Are stack+heap classes possible in D?

rsw0x via Digitalmars-d-learn digitalmars-d-learn at puremagic.com
Fri Jun 19 12:18:40 PDT 2015


On Friday, 19 June 2015 at 19:10:11 UTC, Shachar Shemesh wrote:
> On 14/06/15 04:31, Adam D. Ruppe wrote:
>> On Sunday, 14 June 2015 at 00:52:20 UTC, FujiBar wrote:
>>> I have read that in D structs are always allocated on the 
>>> stack while
>>> classes are always allocated on the heap.
>>
>> That's not true; it is a really common misconception.
>>
>> Putting a struct on the heap is trivial and built into the 
>> language: `S*
>> s = new S();`
>>
> Well....
>
> Yeah. You would get a reference to a struct. The struct will be 
> on the heap. In that narrow sense, you are right that it is 
> possible.
>
> However, this does not behave like a normal struct. In 
> particular, when will the destructor be called? (answer: never, 
> not even before the memory is collected).
>
> So, no, I think D experts should avoid telling newbies it is 
> okay to just "new struct foo".[1]
>
> Shachar
>
> 1 - The counter argument is, of course, that struct destructors 
> should not be counted upon to do anything useful anyways, as 
> they are far from guaranteed to run even in situations where 
> one would expect them to.

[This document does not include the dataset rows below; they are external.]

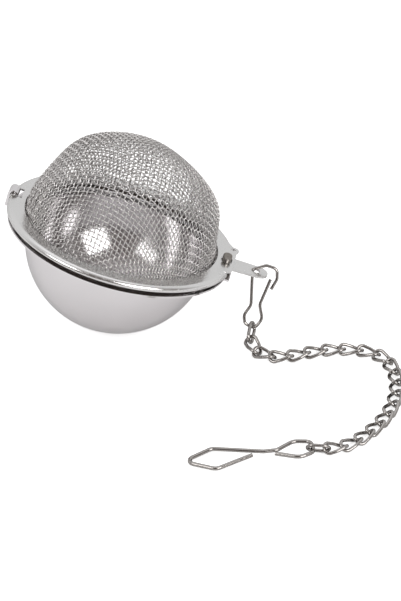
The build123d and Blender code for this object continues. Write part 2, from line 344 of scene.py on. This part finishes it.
def weave(along_x, name):
    """All the dome's wires of one direction, waving over and under the other direction's."""
    quarter = net()
    lines = []
    for fixed in range(-HALF_COUNT + 1, HALF_COUNT):
        ways, steps = line_ways(quarter, fixed, along_x)
        if len(ways) < SHORTEST_WIRE * WAVE_STEPS:
            continue
        normals = dome_normals(ways)
        phase = fixed + (0 if along_x else 1)
        wave = WAVE * np.cos(pi * (steps + phase))
        lines.append((dome_surface(ways) + wave[:, None] * normals, normals))
    made = wire_mesh(lines, name)
    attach(made, "lid")
    made.data.materials.append(MESH_STEEL)
    return made


warp = weave(True, "mesh_wires_across")
weft = weave(False, "mesh_wires_back")
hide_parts("mesh_dome")

# ---------------------------------------------------------------- dress the CAD nodes
for name, node in nodes.items():
    if name.startswith("link") or name in ("clip", "handle_hook"):
        dress(node, WIRE_STEEL)
    elif name == "bowl":
        dress(node, BOWL_STEEL)
    elif name == "latch_stud":
        dress(node, STUD_STEEL)
    elif name == "mesh_dome":
        dress(node, MESH_STEEL)
    # The clamp ring gets the near-black painted shade of the gap under the lid ring
    elif name == "clamp_ring":
        dress(node, GAP_SHADE_STEEL)
    else:
        dress(node, RING_STEEL)

# ---------------------------------------------------------------- floor and light
FLOOR_HALF = 8.0
FLOOR_GLOW = 0.60
LIGHT_DISTANCE = 1.5
floor_mesh = bpy.data.meshes.new("floor")
floor_mesh.from_pydata(
    [(x * FLOOR_HALF, y * FLOOR_HALF, 0) for x, y in ((-1, -1), (1, -1), (1, 1), (-1, 1))],
    [],
    [(0, 1, 2, 3)],
)
floor = bpy.data.objects.new("floor", floor_mesh)
bpy.context.scene.collection.objects.link(floor)
paint = Nodes("floor_paint", (0.88, 0.88, 0.88), 0.9, 0.0)
paint.ramp(paint.noise(3, 2.0), (0.87, 0.87, 0.87), (0.89, 0.89, 0.89), "Base Color")
paint.shader.inputs["Specular IOR Level"].default_value = 0.1
paint.shader.inputs["Emission Color"].default_value = (1, 1, 1, 1)
# The camera sees the floor over-exposed; the steel reflects it at its own tone
seen = paint.tree.nodes.new("ShaderNodeLightPath").outputs["Is Camera Ray"]
glow = paint.tree.nodes.new("ShaderNodeMath")
glow.operation = "MULTIPLY"
glow.inputs[1].default_value = FLOOR_GLOW
paint.tree.links.new(seen, glow.inputs[0])
paint.tree.links.new(glow.outputs[0], paint.shader.inputs["Emission Strength"])
dress(floor, paint.material)


def studio_world():
    """A pale sweep behind and above, and a dim brownish room on the camera's side."""
    world = bpy.data.worlds.new("studio")
    world.use_nodes = True
    tree = world.node_tree
    way = tree.nodes.new("ShaderNodeTexCoord").outputs["Generated"]
    parts = tree.nodes.new("ShaderNodeSeparateXYZ")
    tree.links.new(way, parts.inputs[0])
    back = tree.nodes.new("ShaderNodeValToRGB")
    back.color_ramp.elements[0].position = 0.25
    back.color_ramp.elements[0].color = (0.13, 0.11, 0.10, 1)
    back.color_ramp.elements[1].position = 0.62
    back.color_ramp.elements[1].color = (0.80, 0.80, 0.80, 1)
    half = tree.nodes.new("ShaderNodeMath")
    half.operation = "MULTIPLY_ADD"
    half.inputs[1].default_value = 0.5
    half.inputs[2].default_value = 0.5
    tree.links.new(parts.outputs["Y"], half.inputs[0])
    tree.links.new(half.outputs[0], back.inputs[0])
    overhead = tree.nodes.new("ShaderNodeValToRGB")
    overhead.color_ramp.elements[0].position = 0.72
    overhead.color_ramp.elements[0].color = (0, 0, 0, 1)
    overhead.color_ramp.elements[1].position = 0.95
    overhead.color_ramp.elements[1].color = (0.35, 0.35, 0.36, 1)
    tree.links.new(parts.outputs["Z"], overhead.inputs[0])
    both = tree.nodes.new("ShaderNodeMix")
    both.data_type = "RGBA"
    both.blend_type = "ADD"
    both.inputs["Factor"].default_value = 1.0
    tree.links.new(back.outputs["Color"], both.inputs["A"])
    tree.links.new(overhead.outputs["Color"], both.inputs["B"])
    tree.links.new(both.outputs["Result"], tree.nodes["Background"].inputs["Color"])
    bpy.context.scene.world = world


def softbox(name, azimuth, elevation, size, radiance):
    """A square soft light that faces the object from far off. Azimuth 0 is the camera's."""
    light = bpy.data.lights.new(name, "AREA")
    light.shape = "RECTANGLE"
    light.size, light.size_y = size
    light.energy = radiance * pi * size[0] * size[1]
    lamp = bpy.data.objects.new(name, light)
    a, e = radians(azimuth), radians(elevation)
    away = Vector((sin(a) * cos(e), -cos(a) * cos(e), sin(e)))
    lamp.location = away * LIGHT_DISTANCE
    lamp.rotation_euler = away.to_track_quat("Z", "Y").to_euler()
    lamp.visible_camera = False
    bpy.context.scene.collection.objects.link(lamp)


studio_world()
softbox("softbox_right", 35, 29, (0.85, 0.75), 5.0)
softbox("softbox_left", -50, 36, (0.75, 0.6), 4.0)
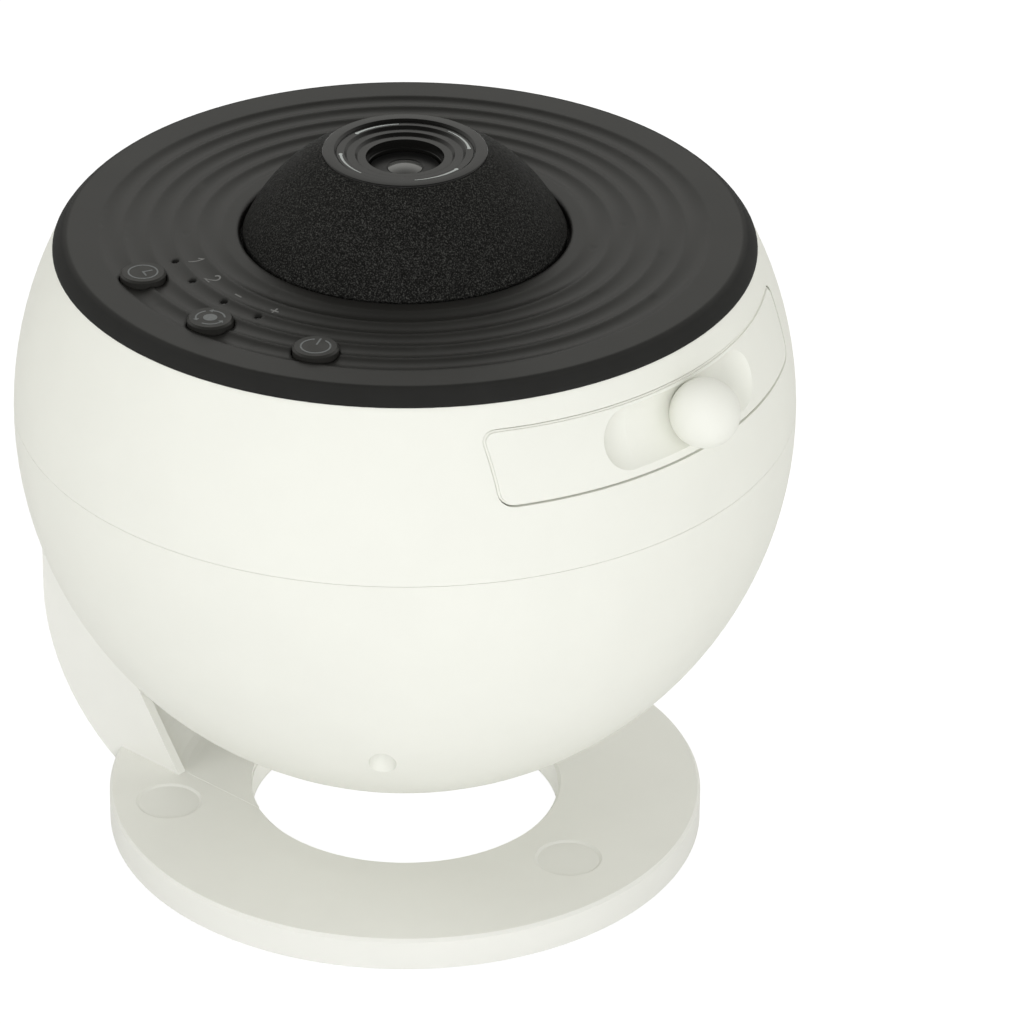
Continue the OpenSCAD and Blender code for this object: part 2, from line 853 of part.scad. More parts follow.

This just relates to another area 
> where D skirts truth in advertising when people say that D 
> supports RAII.

the destructor bug has been fixed for a while. for your second 
point, the issue is that D doesn't separate destructors from 
finalizers and it feels like it was designed by someone with 
little knowledge in low level memory management honestly.